A few weeks later, I heard back from my client. “Your advice was amazing!” he said. “We spent two hours discussing issues, and he wants to meet with me every week now!”

Why did I give him that advice? Because as he described the marketing VP to me, I realized what type of speaking approach would most likely resonate: one that appealed to his colleague’s problem-solving personality.

While psychological research has progressed quite a bit since Edward de Bono released his influential  book Six Thinking Hats in 1985, I find framework still offers a handy set of metaphors for adjusting your speaking style to fit listeners’ thinking styles and personalities (though I typically prefer sticking to just five). Here are five ways to frame your message, riffing on de Bono’s 33-year-old idea, according to the people or person you’re communicating with.


A “black hat” approach to speaking is all about solving problems. When you’re addressing someone who thrives on figuring out puzzles (like that VP of marketing), you need to focus on what’s wrong with something–usually in solutions-oriented, technical terms.

Let’s say you’re tasked with giving a presentation about productivity. With a black hat approach, your key message might be, “By reducing the gaps in our sourcing systems, we can increase productivity.” Then you’d go on to point out what those gaps actually are, and guide your audience toward brainstorming ways of closing them.

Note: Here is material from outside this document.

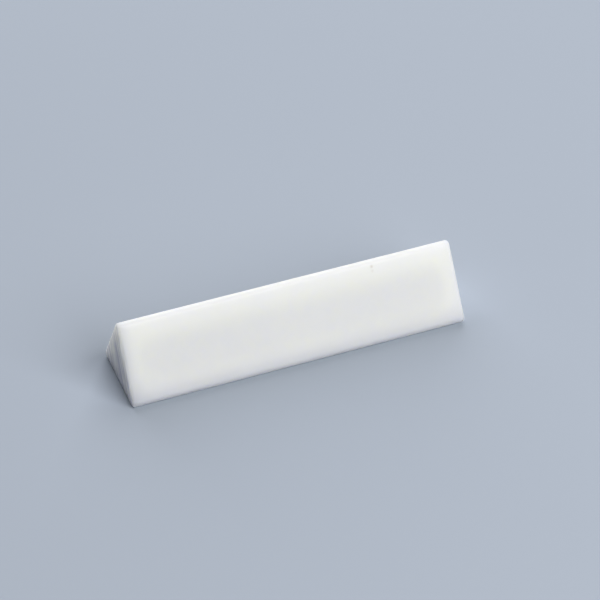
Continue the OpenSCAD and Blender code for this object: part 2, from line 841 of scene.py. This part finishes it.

Analytical thinkers typically require a slightly different approach. The “white hat” approach to speaking is objective and straightforward. Rather than emphasize the problem areas, you lay out all the relevant information you’ve got–focusing on data and analysis. You’ll also want to rely more on charts and statistics to get your message across than you otherwise might.

So if you’re taking a “white hat” approach to your productivity presentation, you’d analyze your team’s output in terms of amount of hours saved, money saved, and forecasted benefits–all backed up by hard facts and concrete numbers. Your key message might be, “By improving our system, we can increase productivity by x and contribute y to the bottom line.”


Sometimes you’re speaking to people who aren’t exactly number crunchers but think in terms of shared purpose and teamwork. In that case, your goal is to connect with the hearts of your listeners with an emotional appeal that inspires belief, propels action, and instills a feeling of togetherness.

A “red hat” approach to the productivity issue would be more of a pep talk; you’d discuss how increasing morale and building team spirit can increase productivity. Your key message might be, “By working together, we can conquer new frontiers and build an organization that keeps getting better and better.”


The “green hat” approach to speaking focused on creativity. If your listeners are “outside the box” thinkers, you’ll need to use visual imagery to get your audiences to imagine possibilities they may not have even considered.

In your productivity presentation, you’d want to discuss potential innovations that could help increase productivity. Rather than analyze the past, you’d brainstorm programs and initiatives you could try in order to boost productivity in the future, encouraging your team to think inventively. Your key message might be, “By innovating, we can propel the organization to better results and discover new opportunities we haven’t even imagined yet.”


Finally, if you’re speaking to glass-half-full thinkers who are good at looking at the bright side, you should do the same. Stress the positive and focus on what’s ahead–like a bright beacon guiding everyone to safety and security.

Taking this “yellow hat” approach for your productivity presentation would mean focusing on what’s going right already, and where it’s bound to take you if you stay the course. Your key message might be, “By capitalizing on our strengths, we can catapult our company to new heights with our customers.”

As de Bono himself realized, these strategies are all about being flexible. Our personalities are highly contextual–more tendencies than fixed properties–and people change “hats” all the time. Your room full of yellow hat optimists might turn into black hat problem solvers when the going gets tough. So always think about what your message is, and to whom you’re delivering it. You’ll find a little color can go a long way.